There are always things that will be out of your control, said Finch. To combat this, she urges players to “control the controllables”: attitude and effort.
“The game doesn’t know the name on the front of the jersey,” she said. “The game doesn’t know the rankings. When you step on that field, it’s zero-zero; you have a shot.”
Finch, who pitched for 25 years, said while that negative voice inside that tells you you’re going to lose never goes away, it’s possible to turn down the volume.
“The more I prepared, the more I sacrificed, the more I walked out there knowing that I gave everything I had, the quieter that voice got,” she said. “You’ve got to knock that negative voice out as soon as it pops in.”
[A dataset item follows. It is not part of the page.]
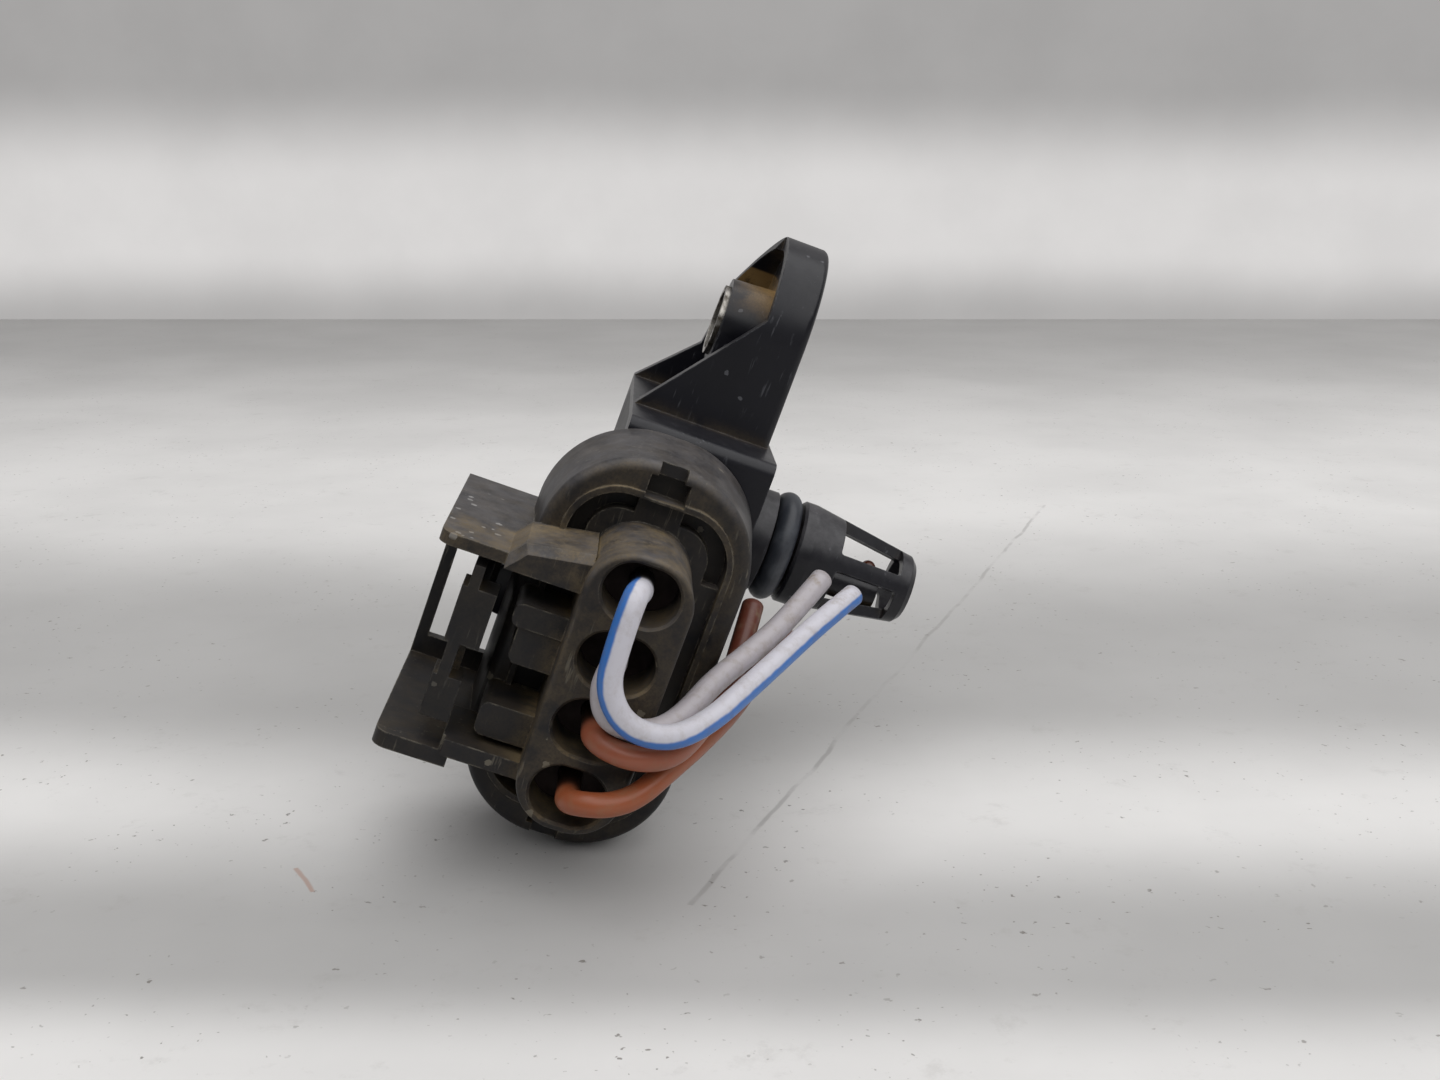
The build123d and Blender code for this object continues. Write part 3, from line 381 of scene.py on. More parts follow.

The kind of preparation it takes to succeed doesn’t have to be overwhelming, said Finch, who ran the New York City Marathon two years ago. It’s about taking one step at a time.
“It’s all about the little steps,” she said. “It’s one pitch at a time. It’s the little things that you’re willing to do that others won’t.”
Those little things – that extra preparation – helped Finch and her team win a gold medal at the 2004 Summer Olympics. She said that she couldn’t believe she was in Athens, Greece, winning a goal medal with the same people she had asked for autographs just eight years prior.
“It’s about having dreams, believing in yourself and going for it,” she said.
Finch, who has co-hosted “This Week in Baseball,” pitched against major leaguers, authored a book, appeared on late-night shows and won numerous awards, is amazed where the game of softball has taken her.
“I’ve been able to travel the world with a ball in my hand,” she said. “I’ve played in places I never even knew existed. And here I am, playing them. It’s absolutely wild to see where life has taken me and where the game of softball has taken me.”
To Finch, softball is more than a game; it’s transformative.
“Ultimately, this is a game, but this game is a pretty amazing game, and it has taught me a lot. It has shaped and built the person, the mother, the friend, the daughter that I am today, and I’m so grateful for that opportunity.”